My goal today was to reach Laredo and I knew from my guidebook that I would be traveling on asphalt most of the day. I walked a few miles on the side of a busy highway until I could find refuge in smaller villages along the trails. There’s nothing open until at least 10 am in these hamlets and the bars don’t bother opening when it’s damp and dreary.
I saw few pilgrims that morning and walked several hours before realizing I might’ve taken a wrong turn. Easy to do because some of the Camino yellow arrow signs disappear or are incorrect. As fortune would have it, a young man driving a pickup truck pulled over to the side of the road, got out of the car, hailed me and said he’d already passed me once that day and figured I had gotten lost. He was a young forester with a small family and told me to jump in the truck he would take me to Laredo as I was miles off track.
Had a real nice visit with him and gave him some origami papers for his wife. He shared with me his gratitude about being employed in an economy that was very depressed and wounded. He dropped me off on the side of the hill that allowed me to descend into the town and find my way to an albergue.
Laredo is a thriving tourist town in the summer with an outstanding beach but today it was just a cold, gray, empty, wet seaside resort. I took shelter in the convent of San Francisco where the Trinity mothers assigned me a clean simple room with a private bathroom. After I replenished groceries from the market, I spent most of the day in my sleeping bag just trying to stay warm. Later that evening, I made the decision to leave the northern route and pick up the Camino on the Frances route at Burgos. But first, I would go to Madrid for a week as the only time I could escape the cold here was when I was huddled in my sleeping bag. Third week of May, and the high was 8°C. It was 25°C in Madrid. No brainer.
Laredo to Madrid, May 22
The high temperature in Laredo was 8°C. I fled to Madrid because I just couldn’t handle the cold even though for the most part, I was wearing every stitch of clothing I had. I expected spring, not winter. Happily friends of mine invited me to Madrid where the temperature was 25°C and I took advantage of their hospitality for a week while I rested and warmed up.
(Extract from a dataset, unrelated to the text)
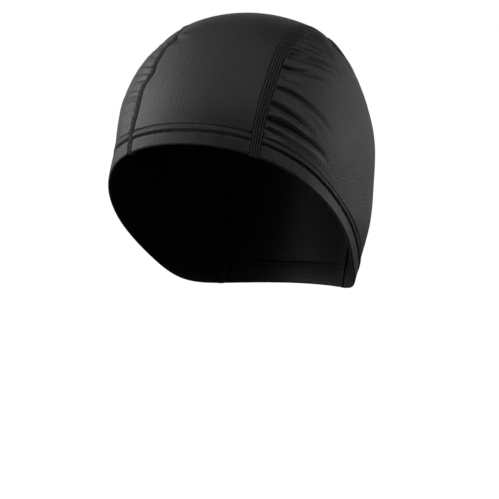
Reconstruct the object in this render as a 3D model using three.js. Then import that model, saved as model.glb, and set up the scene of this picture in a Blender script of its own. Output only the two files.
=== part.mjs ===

It had been 40-years since I had last visited Madrid and I forgot how beautiful the city was. Certainly the treasures at the Prado and the Reina Sofia are incomparable. I was thrilled to see Picasso’s Guernica at Sofia and the vast collection of Rubens housed in the Prado. Worth noting though is my experience with the ALSA bus line who provided me with first class SUPRA concierge service – finest I have ever seen on any mode of transport – on the €40 bus ride from Bilbao to Madrid. It was my intention to change Caminos from the north to the Frances route that I hoped would bring me a more agreeable climate.